Meet Keeslee, diagnosed with Hodgkins Lymphoma, aged 21

Meet Keeslee, diagnosed with Hodgkins Lymphoma, aged 21

I am a Wedding Planner from the Forest of Dean, and was working full time planning, managing and running weddings pre cancer. My Doctor advised me to go sick in March, as I was having lots of different tests and she thought it would be best until they got to the bottom of it. I loved going out with my friends, either for bottomless brunches, food or drinks on a night out.
I was 21 when I was diagnosed. It was a month before my 22nd birthday. I work as a wedding planner and had around 60 couples a year to look after, so when I started to feel unwell I thought that it was because I was busy at work.

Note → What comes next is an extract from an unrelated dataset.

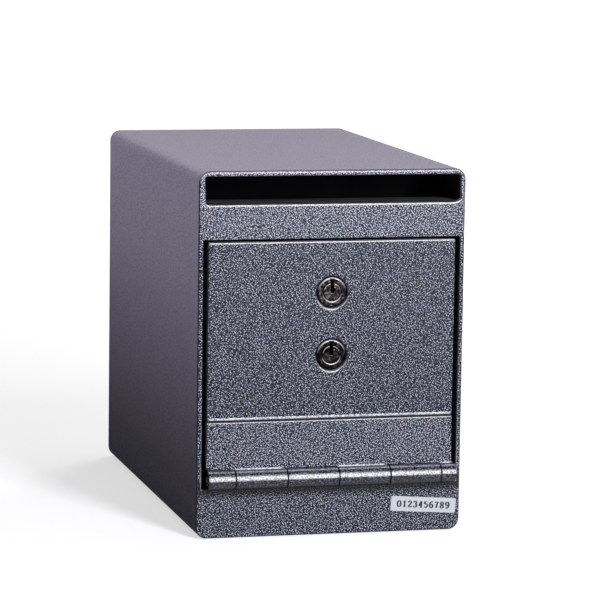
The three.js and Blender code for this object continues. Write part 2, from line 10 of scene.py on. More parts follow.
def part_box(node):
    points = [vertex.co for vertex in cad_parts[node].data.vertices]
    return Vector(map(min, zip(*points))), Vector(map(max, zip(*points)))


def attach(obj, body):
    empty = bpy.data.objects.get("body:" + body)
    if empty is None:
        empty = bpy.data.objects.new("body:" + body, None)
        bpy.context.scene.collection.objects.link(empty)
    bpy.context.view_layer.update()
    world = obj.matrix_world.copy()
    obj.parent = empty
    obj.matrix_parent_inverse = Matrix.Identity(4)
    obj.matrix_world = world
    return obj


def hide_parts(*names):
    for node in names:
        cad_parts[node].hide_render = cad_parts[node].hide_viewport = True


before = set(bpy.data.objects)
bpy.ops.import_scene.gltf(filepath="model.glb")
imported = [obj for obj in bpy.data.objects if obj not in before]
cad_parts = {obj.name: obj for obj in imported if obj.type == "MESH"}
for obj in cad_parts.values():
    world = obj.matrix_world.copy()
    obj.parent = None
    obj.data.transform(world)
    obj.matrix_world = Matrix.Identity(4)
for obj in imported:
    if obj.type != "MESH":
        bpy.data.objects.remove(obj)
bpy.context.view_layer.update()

# A small steel drop safe in grey hammertone enamel. Shapes are written in millimetres in the safe's
# own frame: x is across, y runs from the cabinet's front face to the back, and z is up.
MM = 0.001
ORIGIN = np.array([0.0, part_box("body_shell")[0].y, 0.0])


def span(node):
    """A node's lowest and highest corners, in millimetres in the safe's own frame."""
    return [(np.array(corner) - ORIGIN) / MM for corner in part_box(node)]


def middle(node):
    """The middle of a node's box."""
    return sum(span(node)) / 2


# Cabinet. A drop is how far an edge lies below that of the plain solid.
SHEET = 2.65
BEND = 6.2
ROUND_STEPS = 8
FASCIA_HEIGHT = 19.8
FASCIA_DROP = 0.3
LEFT_FILLET = (2.4, 2.2)
RIGHT_FILLET = (4.6, 1.5)
FILLET_STEPS = 6
LEFT_BUILD_UP = (0.6, 1.2)
TOP_BUILD_UP = 0.55
SLOT_CORNER = 1.6
RIM_EDGE = 1.6
REAR_EDGE = 0.8
MOUTH_EDGE = 0.45
HEAD_EDGE = 0.7
HEAD_RUN = 3.0
LIP_EDGE = 1.1
LIP_FLAT = 0.1
SILL_EDGE = 1.7
SILL_FLAT = 0.3
FINE_STEPS = 6
PANEL_EDGES = (0.3, 0.8)
ANCHOR_RADIUS = 5.0
ANCHOR_INSET = 28.0
ANCHOR_SETBACK = 52.0
ANCHOR_STEPS = 40

HALF, DEPTH, HEIGHT = span("body_shell")[1]
INNER_HALF = HALF - SHEET
CEILING = HEIGHT - SHEET
FASCIA_BOTTOM = span("upper_fascia")[0][2] - FASCIA_DROP
SILL = FASCIA_BOTTOM + FASCIA_HEIGHT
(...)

I started getting really itchy legs during the weddings, so I thought it was either because I was standing up a lot, or because of my eczema from the past. I also lost a lot of weight and went from 11 and a half stone to ten stone, which I put down to my stressful role. My tolerance for alcohol also went down and I started to retch after nights out.
One day in March 2023 I was in the office, and I had a weird feeling at the top of my stomach. It felt like I had eaten something dodgy. The feeling moved down until it was in my abdomen. It got so bad that I couldn’t sleep without taking paracetamol. The pain became excruciating over a week, so I went to the doctors.

I’d made a list of my symptoms, and the doctor was amazing. She felt my stomach and because she couldn’t feel anything obvious that was causing the pain, she did a blood test. She also suggested I get checked out for STIs just in case, which came back clear. My doctor was concerned and got an appointment for the next day. I had a top and bottom endoscopy.
My doctor was seeing me regularly whilst I was waiting for the results and when I went in one day, I had a lump in my neck the size of a golf ball. I had an ultrasound a few days later and they asked me to return for a biopsy the following day. While I was waiting for the results I was in so much pain. 

I was asked if I had heard of lymphoma, but I hadn’t. The doctor said it was treatable and because I'm young It can be curable. I didn’t know it was cancer, I was just confused. I was told I had to come back at 8:30AM a few hours later in the morning to see the consultant. We asked what it was and that’s when they told me I had cancer. It was quite a surreal moment as I had my mum there. I was in utter shock. I live in the Forest of Dean, and I didn’t know any young people who'd had cancer. The whole community was shocked.
It would hit me every day when I woke up. I would think: ‘Is this really happening?’ I got really upset when I first told family and close friends, but then after a week I was quite emotionless when telling people. It wasn’t until I went in to have my first chemo session that it really hit me again. I started my chemo in June 2023 just after I was diagnosed in May 2023 and had four cycles, finishing in August 2023. Because I live some distance from the hospital, I was allowed to stay over Monday to Wednesday every other week. It helped that I could have visitors and people could stay late into the evening.

The unit was just incredible. It really helped being in a nice environment. I made a good friend who was having treatment on the same days as me. We’d talk about our experiences and bonded really quickly. Going through cancer and being accepted made me feel more comfortable to tell people that I am gay. Before I didn’t like telling people as I didn’t know how they’d react. I now realise that if people don’t like me being gay then that’s their issue.

I couldn't work and was signed off as sick. This meant I spent the most time I had ever spent at home. It brought me closer to family and friends. You soon realise how much it brings people together. Cancer has made me realise life is too short and it’s given me the push to go to America for a month to visit a friend. She came to the UK as a wedding planner, and we worked together and became close. I was going to see her, but she was diagnosed with cancer. When she was feeling well enough for me to visit, I was diagnosed. Now is the perfect time for me to go and see her. 

One of the late effects would be my mental health. My mental health is so much worse now and was surprisingly better when I was going through cancer. When I was going through it I was on auto pilot and In a bubble. Being organised and doing things I enjoy like going out with friends or shopping is how I get through it and keeps my mind at bay.
I heard about Teens Unite through social media, and others who have been through similar situations sharing their stories. I believe it will be a great support system for me post cancer now I’m in remission as I will be able to meet people of the same age who’ve had a similar experience. The networking opportunities are also great, as I can help others by sharing my story.
Charities like Teens Unite are so important to help with mental health reasons and having good experiences to look forward to after such a turbulent time.